DARA CALLEARY
Fianna Fáil deputy leader Dara Calleary’s promotion to Minister for Agriculture has addressed one controversial error of the new Government – the omission of a senior member of Cabinet from the west of Ireland.
After a major backlash when he was appointed government chief whip, rather than to a senior ministerial portfolio, the Mayo TD has finally been rewarded for playing a key role in the government formation talks and loyalty to the party leader.
The 47-year-old from Ballina has Fianna Fáil in his DNA. The Mayo TD has been in the Dáil since 2007 and the following year became chairman of Ógra Fianna Fáil, the party’s youth wing.
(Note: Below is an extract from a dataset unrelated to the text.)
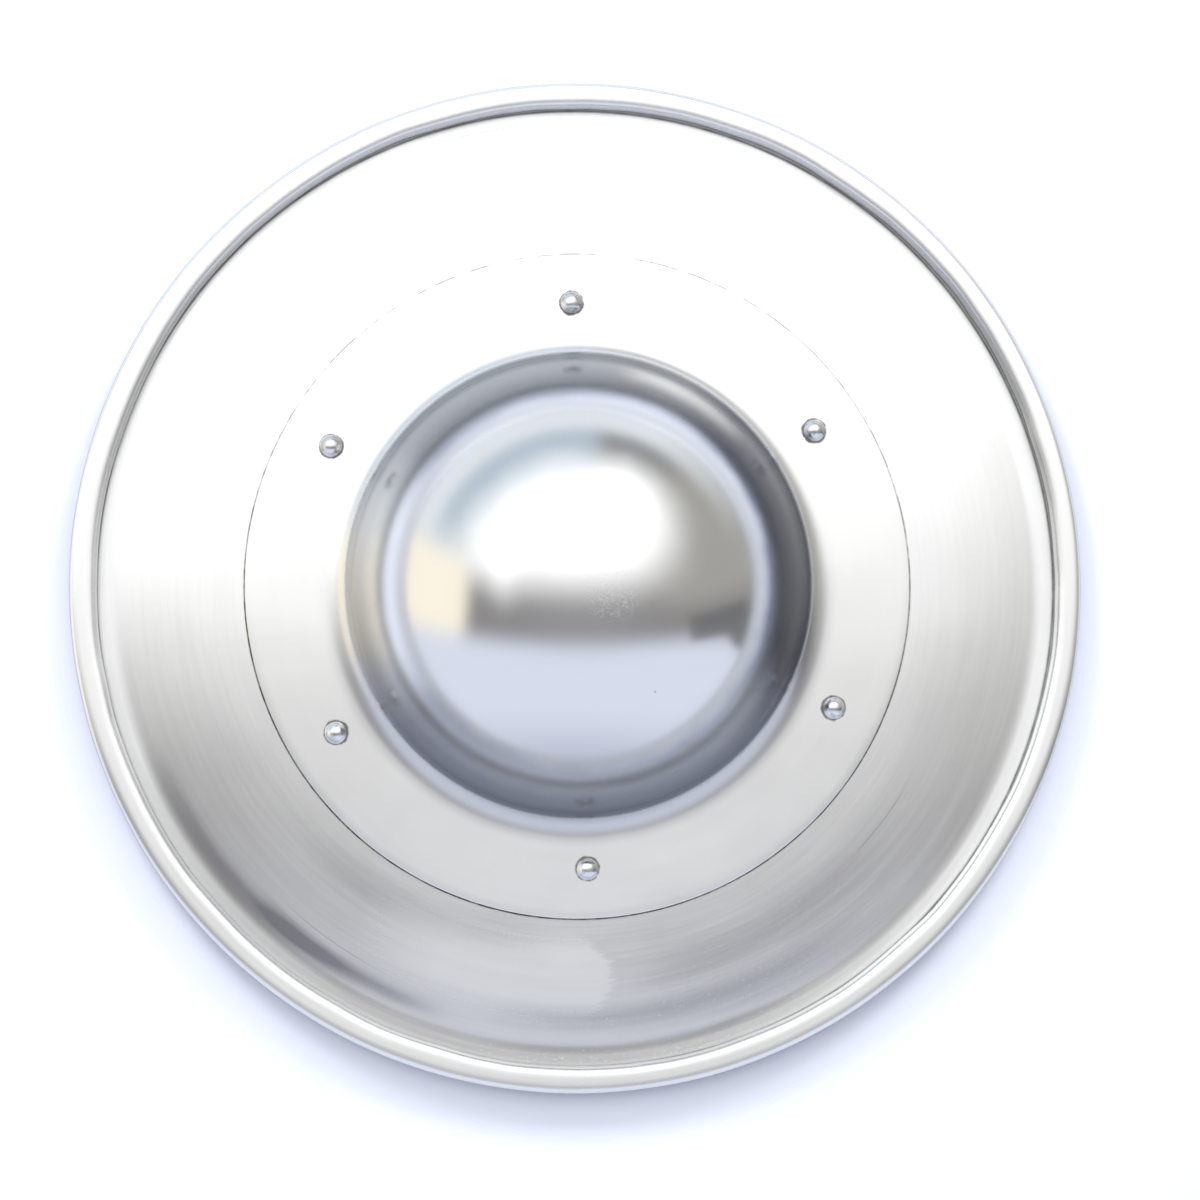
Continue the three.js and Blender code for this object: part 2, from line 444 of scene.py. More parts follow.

He is the son of late TD and former minister of state Seán Calleary, and his grandfather Phelim also served as a Mayo TD.
Affable and steady, highly popular with party colleagues, he is viewed as one of the party’s diplomats and a safe pair of hands.
He served as minister of state for labour affairs and public service transformation from 2009 to 2011 in the doomed Fianna Fáil-Green Party coalition.
JACK CHAMBERS
Just over two weeks after he was appointed minister of state for finance, Jack Chambers has been promoted to Government Chief Whip and becomes a super junior Minister. He has also been assigned responsibility for the Gaeltacht. The 29-year-old was born in Galway but moved to Dublin west at a young age. He is a Fianna Fáil TD for the constituency, first elected in 2016 on his first attempt and then re-elected in 2020 and before that served as a Fingal county councillor.
A frequent media contributor in opposition, he proved aggressive and impetuous in some debates during the 2020 general election.
He studied medicine at the Royal College of Surgeons in Ireland but set it aside as he moved into full-time politics and only earlier this year completed and passed his final two exams to complete his medical degrees.
SEÁN FLEMING
Best known for his role as chairman of the Dáil’s influential Public Accounts Committee, Seán Fleming has been a TD since 1997 when he was first elected to Laois-Offaly.
Aged 62 he becomes a Minister of State for Finance with responsibility for Financial Services, Credit Unions and Insurance.
He is a constituency colleague of former minister Barry Cowen, whose dismissal led to the new ministerial appointments.
Married with one adult son, he lives in Castletown, Co Laois. He holds a degree in commerce from UCD and is a chartered accountant, an expertise that has served him well on the Public Accounts Committee, the State’s financial watchdog, where he proved forensic on controversies including financial irregularities in the Football Association of Ireland (FAI).
He also served for a number of years as Fianna Fáil’s financial director and as a treasurer for his local GAA club.